§ **Set problem**
Go through the listing and write out all of it exactly.

(Records with modeling code)

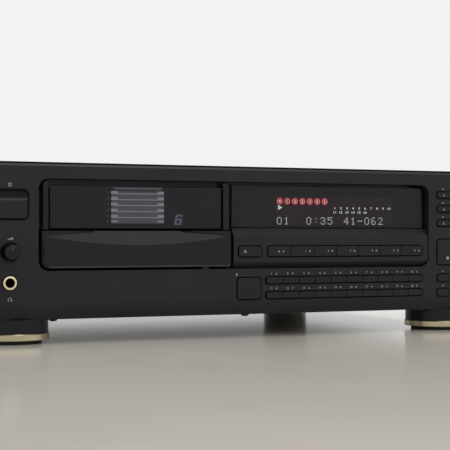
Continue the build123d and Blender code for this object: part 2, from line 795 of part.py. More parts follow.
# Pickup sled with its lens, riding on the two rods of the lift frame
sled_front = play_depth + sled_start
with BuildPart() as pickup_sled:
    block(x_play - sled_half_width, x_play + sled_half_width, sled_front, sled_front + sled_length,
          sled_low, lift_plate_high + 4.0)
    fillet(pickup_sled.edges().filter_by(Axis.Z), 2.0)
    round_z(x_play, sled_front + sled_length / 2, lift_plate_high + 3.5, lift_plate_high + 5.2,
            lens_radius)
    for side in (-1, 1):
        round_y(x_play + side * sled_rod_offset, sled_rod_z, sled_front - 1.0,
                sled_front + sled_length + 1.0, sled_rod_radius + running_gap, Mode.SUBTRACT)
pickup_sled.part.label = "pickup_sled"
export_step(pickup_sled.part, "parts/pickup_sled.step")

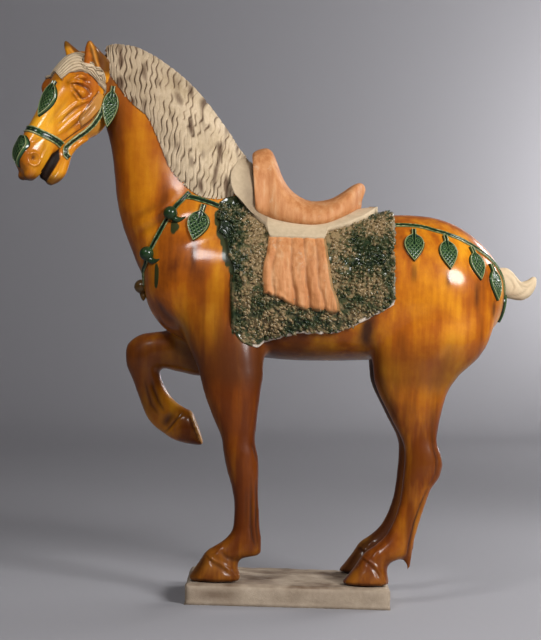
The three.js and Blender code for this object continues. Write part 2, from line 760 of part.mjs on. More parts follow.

§ **Exercise output**
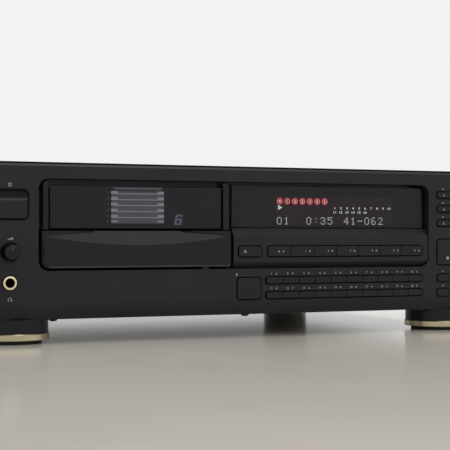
Continue the build123d and Blender code for this object: part 2, from line 795 of part.py. More parts follow.
# Pickup sled with its lens, riding on the two rods of the lift frame
sled_front = play_depth + sled_start
with BuildPart() as pickup_sled:
    block(x_play - sled_half_width, x_play + sled_half_width, sled_front, sled_front + sled_length,
          sled_low, lift_plate_high + 4.0)
    fillet(pickup_sled.edges().filter_by(Axis.Z), 2.0)
    round_z(x_play, sled_front + sled_length / 2, lift_plate_high + 3.5, lift_plate_high + 5.2,
            lens_radius)
    for side in (-1, 1):
        round_y(x_play + side * sled_rod_offset, sled_rod_z, sled_front - 1.0,
                sled_front + sled_length + 1.0, sled_rod_radius + running_gap, Mode.SUBTRACT)
pickup_sled.part.label = "pickup_sled"
export_step(pickup_sled.part, "parts/pickup_sled.step")

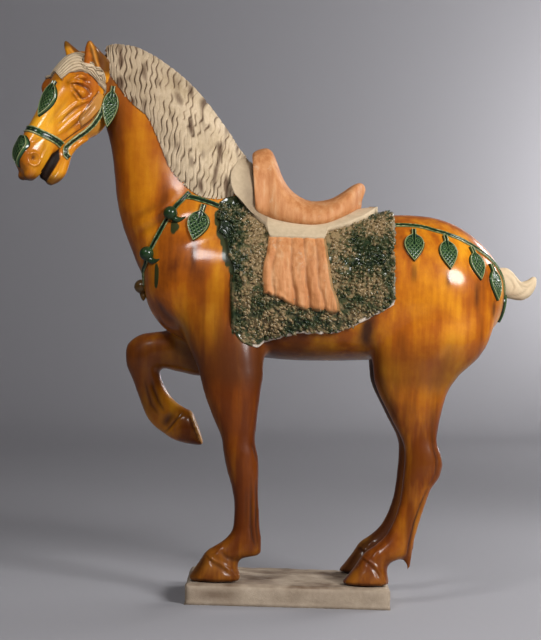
The three.js and Blender code for this object continues. Write part 2, from line 760 of part.mjs on. More parts follow.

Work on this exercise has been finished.